Zhao Tiechui, deputy director of the State Administration of Work Safety and head of the disaster's investigation group, said his team intends to find out the cause of the accident, precisely what happened and the direct economic losses. The group will also identify responsibility, propose precautionary measures, and name persons responsible.

"It is the worst disaster in China's coal industry in 44 years, after the gas explosion which killed 187 miners on November 28, 1960 in the Longshanmiao coalmine in Pingdingshan, Henan Province," Zhao said at the group's meeting on Friday.

The Chenjiashan gas blast took place in the early morning of November 28 in Tongchuan, Shaanxi Province, and took 166 lives.

Over the past few days, the group has guided rescue work and collected information regarding the mine's design and production and safety plans, Zhao said.

At present, 35 bodies have been recovered, but searching for others had to be stopped due to four new underground blasts on December 2, said Huo Shichang, spokesman for the disaster rescue headquarters.
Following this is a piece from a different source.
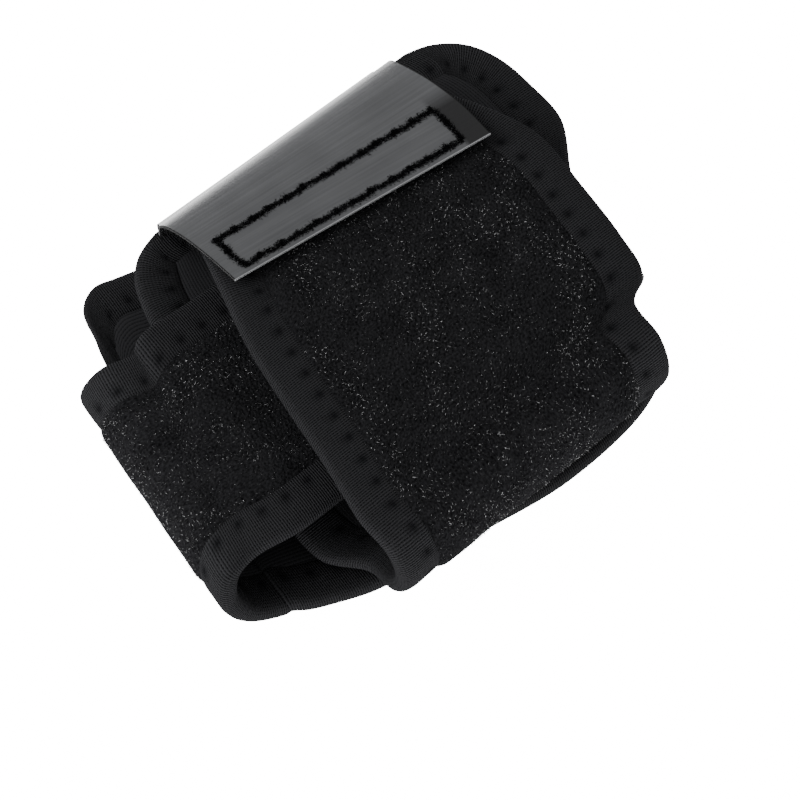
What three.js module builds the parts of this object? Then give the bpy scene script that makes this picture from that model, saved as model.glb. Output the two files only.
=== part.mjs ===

"Fortunately, the blasts did not harm any of the 61 rescuers underground, but again destroyed the just-recovered ventilation system," Huo said at a news briefing on Friday.

Zhang Tiegang, an expert from the Chinese Academy of Engineering, who headed the accident group, said at the briefing that the four blasts were caused by flames underground and the best way for rescue work to continue is to pour water into the tunnel.

Last Friday, industrial safety authorities of Hebei Province said that flames from electric welding caused the iron ore mine fire that claimed 68 lives in Shahe on November 20.

Initial investigations indicated that the flames ignited some timbers in the tunnel in one mine and soon spread to four connected mines.